Jemi Fibre (JFI-V) April 2nd 2014 is pleased to announce that will hold a Special Meeting of its shareholders on April 9, 2014 at 11:00 a.m. at 750-1185 West Georgia Street, Vancouver, British Columbia (the "Meeting"). In connection with the Meeting, the Company has filed on SEDAR a Notice of Meeting and Information Circular (the "Information Circular"). The purpose of the meeting is to seek shareholder approval of the acquisition of WoodEx Industries Ltd., Kootenay Wood Preservers Ltd. and Prairie Holdings Inc., as previously announced on February 13, 2014 (the "Transactions") and to seek shareholder approval of a consolidation of the Company's shares on a one (1) new for three (3) old common share basis. The Company does not intend to implement the Share Consolidation unless the Transactions, including any equity financings completed in connection with the Transactions are approved by the shareholders of the Company.

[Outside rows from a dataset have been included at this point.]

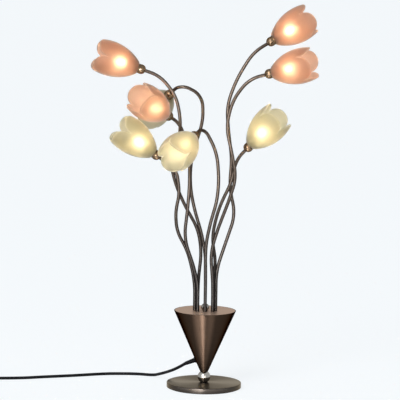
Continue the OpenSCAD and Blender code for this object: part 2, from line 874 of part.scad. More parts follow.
module switch_rocker() {
  color([0.15, 0.15, 0.16]) switch_place() translate([0, 0, rocker_z])
    rotate([rocker_tilt, 0, 0]) {
      rotate([0, 90, 0]) cylinder(d = rocker_pin_d,
        h = switch_w - 2 * switch_wall - 2 * rocker_gap, center = true);
      rotate([90, 0, 90]) linear_extrude(height = rocker_w, center = true)
        intersection() {
          translate([0, -1.4]) circle(r = rocker_len / 2 - 0.8, $fn = 96);
          translate([-rocker_len / 2, -2.2]) square([rocker_len, 8.4]);
        }
    }
}

// ---------------------------------------------------------------- plug

module plug_body() {
  w = plug_w / 2;
  color(BLACK) difference() {
    union() {
      translate([plug_at.x, 0, 0]) linear_extrude(height = plug_t) polygon([
        [-w + plug_round, plug_front],
        [w - plug_round, plug_front],
        [w, plug_front + plug_round],
        [w, plug_back - plug_taper],
        [gland_d / 2, plug_back],
        [-gland_d / 2, plug_back],
        [-w, plug_back - plug_taper],
        [-w, plug_front + plug_round]
      ]);
      translate([plug_at.x, plug_back - over, plug_t / 2]) rotate([-90, 0, 0])
        cylinder(d1 = gland_d, d2 = relief_end_d, h = plug_relief + over);
    }
    for (s = [-1, 1])
      pin_place(s) rotate([180, 0, 0]) translate([0, 0, -over])
        cylinder(d = plug_root_d + 2 * hole_gap, h = plug_root_len + hole_gap + over);
  }
}

// Places its children at the foot of the left or right pin, with +Z along the pin
module pin_place(side) {
  translate([plug_at.x + side * plug_pitch / 2, plug_front, plug_t / 2])
    rotate([90, 0, 0]) children();
}

module plug_pins() {
  color(STEEL) for (s = [-1, 1]) pin_place(s) {
    cylinder(d = plug_pin_d, h = plug_pin_len);
    translate([0, 0, -plug_root_len]) cylinder(d = plug_root_d, h = plug_root_len + over);
  }
}

// ---------------------------------------------------------------- the lamp

foot_pad();
foot_disc();
foot_ball();
cone_shell();
top_plate();
top_ball_nut();
tie_rod();
foot_nut();
foot_washer();
tube_nuts();
toroid_transformer();
rubber_pads();
clamp_washers();
clamp_nuts();
terminal_bracket();
terminal_block();
lampholders();
glass_rings();
strain_relief();
cord_lead();
switch_lower();
switch_upper();
switch_rocker();
cord_middle();
cord_coil();
cord_tail();
plug_body();
plug_pins();
stem(0);  // stem_1
stem(1);  // stem_2
stem(2);  // stem_3
stem(3);  // stem_4
stem(4);  // stem_5
stem(5);  // stem_6
stem(6);  // stem_7
stem(7);  // stem_8
cup(0);  // cup_1
cup(1);  // cup_2
cup(2);  // cup_3
cup(3);  // cup_4
cup(4);  // cup_5
cup(5);  // cup_6
cup(6);  // cup_7
cup(7);  // cup_8
bulb(0);  // bulb_1
bulb(1);  // bulb_2
bulb(2);  // bulb_3
bulb(3);  // bulb_4
bulb(4);  // bulb_5
bulb(5);  // bulb_6
bulb(6);  // bulb_7
bulb(7);  // bulb_8
shade(0);  // shade_1
shade(1);  // shade_2
shade(2);  // shade_3
shade(3);  // shade_4
shade(4);  // shade_5
shade(5);  // shade_6
shade(6);  // shade_7
shade(7);  // shade_8
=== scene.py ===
"""The looks of the tulip table lamp: smooth tubes, frosted glass petals, lit bulbs,
brushed bronze and the cord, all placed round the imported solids. Outlines and routes are
in millimetres, in the frame of the solids, and what Blender gets is in metres."""

import math

import bmesh
import bpy
from mathutils import Matrix, Vector


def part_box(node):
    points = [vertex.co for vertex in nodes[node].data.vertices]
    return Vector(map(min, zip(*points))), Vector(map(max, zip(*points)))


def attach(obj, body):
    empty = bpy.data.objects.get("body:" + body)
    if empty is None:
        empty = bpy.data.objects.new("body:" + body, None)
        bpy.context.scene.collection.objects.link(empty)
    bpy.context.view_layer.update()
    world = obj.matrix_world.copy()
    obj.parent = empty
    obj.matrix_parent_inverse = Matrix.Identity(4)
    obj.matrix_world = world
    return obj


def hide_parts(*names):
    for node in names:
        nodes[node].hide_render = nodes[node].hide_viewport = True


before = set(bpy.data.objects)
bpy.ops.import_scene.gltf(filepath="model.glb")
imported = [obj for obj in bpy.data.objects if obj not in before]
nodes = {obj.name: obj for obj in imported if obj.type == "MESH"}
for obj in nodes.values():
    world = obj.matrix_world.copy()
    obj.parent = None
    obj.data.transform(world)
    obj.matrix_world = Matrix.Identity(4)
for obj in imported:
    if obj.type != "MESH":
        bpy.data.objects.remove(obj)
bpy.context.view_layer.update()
MM = 0.001
LAMP = "lamp"
SHADES = range(1, 9)  # also the tubes, cups and bulbs
PINK = (1, 2, 4, 5)
UNLIT = 8
AS_IS = Matrix.Identity(4)
AXIS_R = 0.01  # a turned outline ends this far from its axis

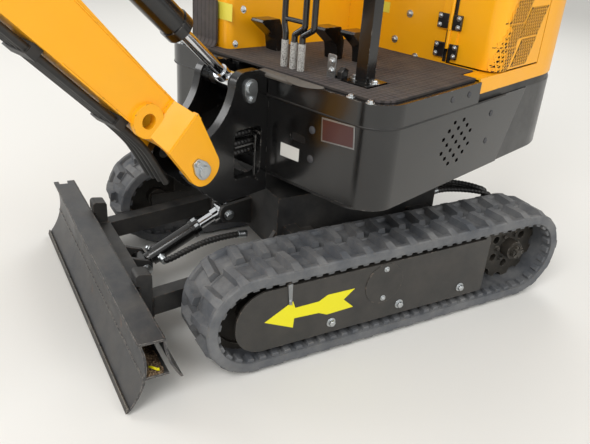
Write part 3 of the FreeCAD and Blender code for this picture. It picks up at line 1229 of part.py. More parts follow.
def work_pins():
    """Pin sets of the working gear, one for each body that carries them."""
    wide = ARM_HALF_X + 3 + 15
    boom_pins = [cross_rod(ARM_PIVOT, -wide - 4, wide + 4, PIN_R), cross_rod(BOOM_CYL_PIN, -58, 58, PIN_R),
                 cross_rod(ARM_CYL_PIN, -58, 58, PIN_R)] + foot_pins().Solids
    arm_pins = both(cross_rod(ARM_ROD_PIN, 26, 50, PIN_R)) + [cross_rod(BUCKET_CYL_PIN, -47, 47, PIN_R),
                                                              cross_rod(ROCKER_PIN, -64, 64, PIN_R)]
    bucket_pins = [cross_rod(BUCKET_PIN, -66, 66, PIN_R), cross_rod(LINK_PIN, -66, 66, PIN_R)]
    rocker_pins = both(cross_rod(LINK_TOP, 30, 64, PIN_R))
    return (Part.makeCompound(boom_pins), Part.makeCompound(arm_pins), Part.makeCompound(bucket_pins),
            Part.makeCompound(rocker_pins))


LOWER = {}
UPPER = {}


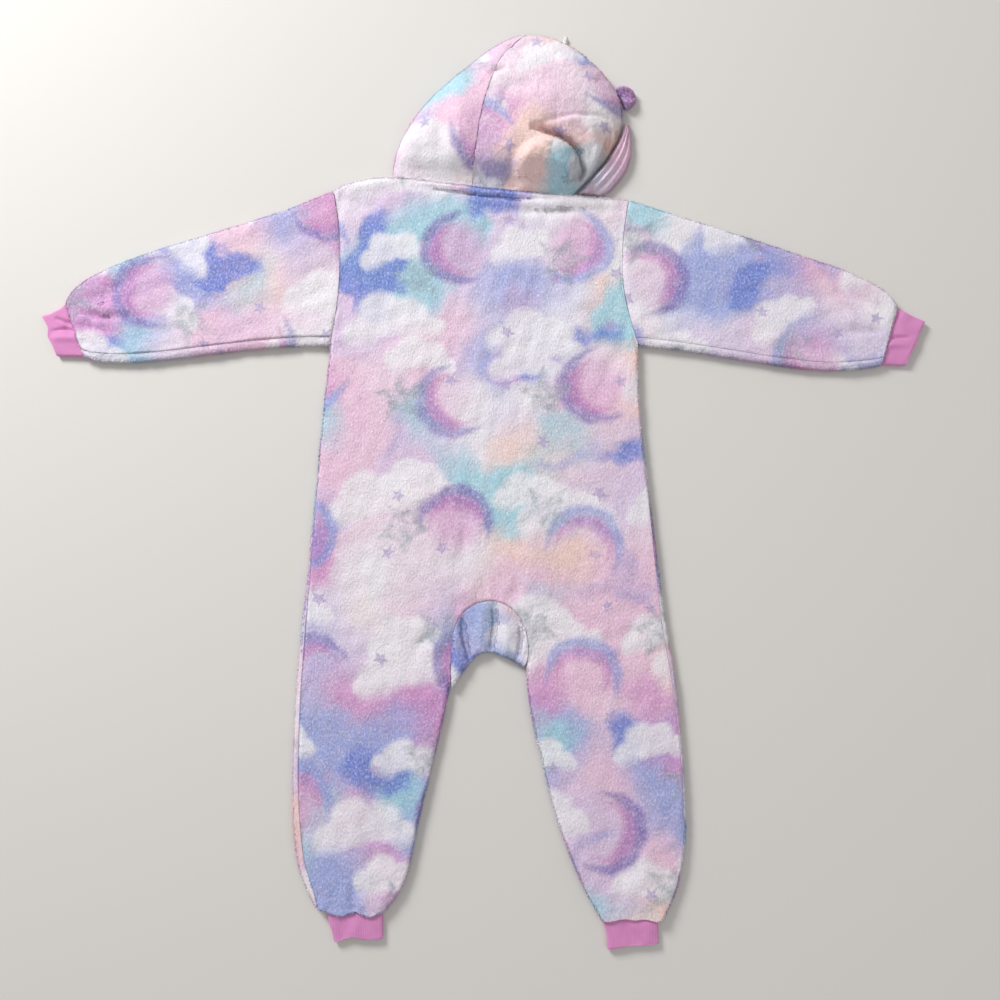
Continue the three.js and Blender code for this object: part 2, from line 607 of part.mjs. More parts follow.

For more information, please review the Company's filings at www.sedar.com. In connection with the Transactions, the Company announced on February 13, 2014 that it is undertaking a non-brokered private placement (the "Offering") to sell up to 8,888,888 units (the "Units") at a price of $0.1125 per Unit for aggregate proceeds of up to $1,000,000. The Company is pleased to announce that it is increasing the size of the Offering to sell up to 26,666,666 Units.
Each Unit consists of one common share of the Company and one full share purchase warrant. Each warrant will entitle the purchaser to purchase an additional common share at a price of $0.1125 per share for a period of five years following the closing of the offering. The net proceeds of the Offering will be used to meet a condition of the closing of the Transactions and for general working capital purposes.
It is anticipated that Insiders, as that term is defined under the policies of the Exchange, will subscribe for Units in the Offering and that no new Control Persons (as such term is defined in the Information Circular and under the policies of the Exchange), will be created in connection with subscriptions for the Offering.
A finders' fee may be paid in connection with the Offering and the securities issued under the Offering will be subject to a four month hold period from the date of closing of the Offering.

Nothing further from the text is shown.